* What the task asks: Gather each line containing the string "saved" from these entries.

[Collected data]
---------------

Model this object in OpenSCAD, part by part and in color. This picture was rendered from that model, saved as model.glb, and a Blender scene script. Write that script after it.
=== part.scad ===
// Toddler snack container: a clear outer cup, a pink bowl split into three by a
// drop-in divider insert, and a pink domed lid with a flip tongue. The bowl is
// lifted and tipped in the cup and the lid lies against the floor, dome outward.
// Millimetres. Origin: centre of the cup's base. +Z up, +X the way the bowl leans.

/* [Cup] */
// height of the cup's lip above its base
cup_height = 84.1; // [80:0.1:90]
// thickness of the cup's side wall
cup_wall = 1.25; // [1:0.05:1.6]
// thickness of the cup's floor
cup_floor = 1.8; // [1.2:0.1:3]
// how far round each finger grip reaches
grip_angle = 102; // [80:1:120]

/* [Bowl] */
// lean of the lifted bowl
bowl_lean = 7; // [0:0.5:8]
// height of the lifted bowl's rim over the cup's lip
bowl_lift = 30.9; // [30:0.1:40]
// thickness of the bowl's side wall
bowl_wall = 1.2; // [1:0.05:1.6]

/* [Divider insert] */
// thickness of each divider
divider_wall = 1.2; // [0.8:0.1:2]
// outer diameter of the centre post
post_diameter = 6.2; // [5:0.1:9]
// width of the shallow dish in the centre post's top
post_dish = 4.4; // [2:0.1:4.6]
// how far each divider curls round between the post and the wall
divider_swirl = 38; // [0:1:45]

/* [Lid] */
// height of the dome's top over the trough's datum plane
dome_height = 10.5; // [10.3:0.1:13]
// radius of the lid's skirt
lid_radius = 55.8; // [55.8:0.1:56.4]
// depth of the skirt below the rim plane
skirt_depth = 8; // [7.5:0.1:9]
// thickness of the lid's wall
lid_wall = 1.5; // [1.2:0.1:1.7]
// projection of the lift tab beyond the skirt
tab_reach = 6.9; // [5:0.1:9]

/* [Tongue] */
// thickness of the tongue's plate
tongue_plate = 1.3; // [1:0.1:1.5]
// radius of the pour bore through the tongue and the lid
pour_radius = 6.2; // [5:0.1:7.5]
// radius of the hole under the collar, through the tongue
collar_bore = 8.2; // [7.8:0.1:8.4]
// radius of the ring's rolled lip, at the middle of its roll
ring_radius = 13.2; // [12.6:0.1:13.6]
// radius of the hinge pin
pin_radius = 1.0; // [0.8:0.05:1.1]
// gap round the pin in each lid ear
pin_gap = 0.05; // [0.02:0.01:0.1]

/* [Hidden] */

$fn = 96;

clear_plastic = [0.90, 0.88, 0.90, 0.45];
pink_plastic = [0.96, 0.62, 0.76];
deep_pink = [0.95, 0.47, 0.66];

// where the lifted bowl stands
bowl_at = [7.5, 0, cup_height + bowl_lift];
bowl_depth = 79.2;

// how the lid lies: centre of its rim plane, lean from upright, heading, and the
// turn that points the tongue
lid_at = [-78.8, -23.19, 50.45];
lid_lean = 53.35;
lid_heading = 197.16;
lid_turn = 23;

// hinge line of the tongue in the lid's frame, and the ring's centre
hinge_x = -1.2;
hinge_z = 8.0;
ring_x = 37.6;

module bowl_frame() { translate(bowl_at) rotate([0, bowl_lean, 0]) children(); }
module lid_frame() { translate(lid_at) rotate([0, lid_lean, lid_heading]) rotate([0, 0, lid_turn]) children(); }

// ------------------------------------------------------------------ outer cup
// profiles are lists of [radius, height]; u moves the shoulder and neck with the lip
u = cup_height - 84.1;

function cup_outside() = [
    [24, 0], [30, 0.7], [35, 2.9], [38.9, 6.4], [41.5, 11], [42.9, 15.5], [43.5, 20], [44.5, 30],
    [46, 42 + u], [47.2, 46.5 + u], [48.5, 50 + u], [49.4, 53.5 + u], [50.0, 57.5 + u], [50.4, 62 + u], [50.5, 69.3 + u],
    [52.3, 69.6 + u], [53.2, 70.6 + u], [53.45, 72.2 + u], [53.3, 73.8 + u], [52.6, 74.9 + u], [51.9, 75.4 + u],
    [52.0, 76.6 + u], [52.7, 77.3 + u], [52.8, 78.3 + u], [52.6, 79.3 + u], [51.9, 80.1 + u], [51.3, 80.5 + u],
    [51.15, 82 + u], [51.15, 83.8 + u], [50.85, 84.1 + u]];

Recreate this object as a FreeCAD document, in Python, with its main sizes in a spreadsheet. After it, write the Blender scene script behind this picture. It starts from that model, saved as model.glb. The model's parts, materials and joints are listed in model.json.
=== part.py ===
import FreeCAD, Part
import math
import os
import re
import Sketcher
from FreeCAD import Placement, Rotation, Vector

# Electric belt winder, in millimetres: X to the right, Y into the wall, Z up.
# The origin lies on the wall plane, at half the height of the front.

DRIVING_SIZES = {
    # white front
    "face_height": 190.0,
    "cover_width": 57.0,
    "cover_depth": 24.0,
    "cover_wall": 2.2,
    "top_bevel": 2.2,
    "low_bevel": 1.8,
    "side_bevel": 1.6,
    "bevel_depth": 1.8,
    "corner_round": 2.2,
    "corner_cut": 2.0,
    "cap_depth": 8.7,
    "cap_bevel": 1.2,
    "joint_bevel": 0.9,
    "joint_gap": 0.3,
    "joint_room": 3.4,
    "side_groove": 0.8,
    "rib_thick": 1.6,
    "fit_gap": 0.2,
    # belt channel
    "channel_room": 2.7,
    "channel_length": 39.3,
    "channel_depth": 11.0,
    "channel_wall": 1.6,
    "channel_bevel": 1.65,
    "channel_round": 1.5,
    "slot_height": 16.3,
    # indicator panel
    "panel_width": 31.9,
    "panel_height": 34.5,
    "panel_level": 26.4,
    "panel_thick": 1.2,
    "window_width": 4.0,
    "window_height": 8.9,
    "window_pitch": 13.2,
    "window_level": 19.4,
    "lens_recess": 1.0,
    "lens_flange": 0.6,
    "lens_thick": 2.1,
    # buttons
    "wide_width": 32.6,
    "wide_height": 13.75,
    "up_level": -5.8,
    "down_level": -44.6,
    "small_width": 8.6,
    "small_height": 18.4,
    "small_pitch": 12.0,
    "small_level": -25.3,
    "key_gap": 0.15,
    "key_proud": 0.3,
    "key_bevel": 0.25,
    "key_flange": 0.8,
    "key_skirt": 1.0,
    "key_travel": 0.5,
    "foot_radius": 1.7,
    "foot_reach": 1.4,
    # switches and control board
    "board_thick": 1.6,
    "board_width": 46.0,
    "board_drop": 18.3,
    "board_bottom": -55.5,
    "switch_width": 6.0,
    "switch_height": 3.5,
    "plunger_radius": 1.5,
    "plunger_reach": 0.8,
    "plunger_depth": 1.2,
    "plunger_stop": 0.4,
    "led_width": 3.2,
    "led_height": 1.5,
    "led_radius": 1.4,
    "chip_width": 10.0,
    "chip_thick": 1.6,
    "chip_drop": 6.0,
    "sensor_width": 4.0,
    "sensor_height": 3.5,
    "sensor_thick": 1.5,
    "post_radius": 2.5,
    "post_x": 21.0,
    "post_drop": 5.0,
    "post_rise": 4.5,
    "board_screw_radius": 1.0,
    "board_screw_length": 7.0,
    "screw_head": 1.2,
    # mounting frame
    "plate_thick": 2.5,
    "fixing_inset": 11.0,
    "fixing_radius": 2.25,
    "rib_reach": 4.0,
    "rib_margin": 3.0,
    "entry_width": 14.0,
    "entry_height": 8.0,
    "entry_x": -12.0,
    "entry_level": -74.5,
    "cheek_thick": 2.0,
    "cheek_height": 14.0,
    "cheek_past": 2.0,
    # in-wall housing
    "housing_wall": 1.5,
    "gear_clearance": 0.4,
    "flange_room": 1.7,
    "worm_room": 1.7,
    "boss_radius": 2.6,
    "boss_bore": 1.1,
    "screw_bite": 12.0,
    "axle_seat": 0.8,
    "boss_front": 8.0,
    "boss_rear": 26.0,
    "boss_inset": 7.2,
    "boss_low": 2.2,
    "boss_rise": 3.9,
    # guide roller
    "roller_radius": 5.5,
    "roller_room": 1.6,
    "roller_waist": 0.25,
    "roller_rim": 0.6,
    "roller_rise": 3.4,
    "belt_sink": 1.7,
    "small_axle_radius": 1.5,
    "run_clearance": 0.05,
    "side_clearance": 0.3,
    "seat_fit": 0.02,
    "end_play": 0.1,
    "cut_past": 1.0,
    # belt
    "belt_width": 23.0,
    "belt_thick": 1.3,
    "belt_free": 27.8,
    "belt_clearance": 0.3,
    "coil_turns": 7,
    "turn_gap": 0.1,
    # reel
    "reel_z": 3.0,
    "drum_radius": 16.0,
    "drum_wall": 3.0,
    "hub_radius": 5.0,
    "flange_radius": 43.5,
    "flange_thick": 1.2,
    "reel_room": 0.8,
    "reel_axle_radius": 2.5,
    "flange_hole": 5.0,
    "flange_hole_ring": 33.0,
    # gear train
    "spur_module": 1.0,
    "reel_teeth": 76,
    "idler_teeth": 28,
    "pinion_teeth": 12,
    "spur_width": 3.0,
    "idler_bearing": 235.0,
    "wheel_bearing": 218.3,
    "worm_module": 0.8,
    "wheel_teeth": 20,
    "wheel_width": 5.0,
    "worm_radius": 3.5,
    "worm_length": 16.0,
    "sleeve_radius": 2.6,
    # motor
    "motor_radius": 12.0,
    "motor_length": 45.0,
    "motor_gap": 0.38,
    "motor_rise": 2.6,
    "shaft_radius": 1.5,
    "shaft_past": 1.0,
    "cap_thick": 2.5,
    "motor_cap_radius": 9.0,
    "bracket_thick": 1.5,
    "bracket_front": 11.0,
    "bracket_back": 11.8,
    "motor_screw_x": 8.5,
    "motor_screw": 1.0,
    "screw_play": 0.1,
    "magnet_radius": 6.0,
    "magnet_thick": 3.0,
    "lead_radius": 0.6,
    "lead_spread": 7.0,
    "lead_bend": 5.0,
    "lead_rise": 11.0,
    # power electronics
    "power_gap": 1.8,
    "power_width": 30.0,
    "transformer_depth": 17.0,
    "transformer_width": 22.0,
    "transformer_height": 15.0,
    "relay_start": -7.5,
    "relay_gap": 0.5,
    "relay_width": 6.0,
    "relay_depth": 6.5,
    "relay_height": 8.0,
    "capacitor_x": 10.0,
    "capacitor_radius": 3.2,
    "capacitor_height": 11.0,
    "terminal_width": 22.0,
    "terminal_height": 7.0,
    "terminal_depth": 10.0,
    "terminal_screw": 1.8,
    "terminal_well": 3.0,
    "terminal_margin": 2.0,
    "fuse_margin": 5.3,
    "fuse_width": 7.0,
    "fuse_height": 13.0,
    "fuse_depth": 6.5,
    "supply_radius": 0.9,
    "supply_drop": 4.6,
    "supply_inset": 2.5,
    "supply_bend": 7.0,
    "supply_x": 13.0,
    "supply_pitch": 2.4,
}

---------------

* Reply to the exercise:
Model this object in OpenSCAD, part by part and in color. This picture was rendered from that model, saved as model.glb, and a Blender scene script. Write that script after it.
Recreate this object as a FreeCAD document, in Python, with its main sizes in a spreadsheet. After it, write the Blender scene script behind this picture. It starts from that model, saved as model.glb. The model's parts, materials and joints are listed in model.json.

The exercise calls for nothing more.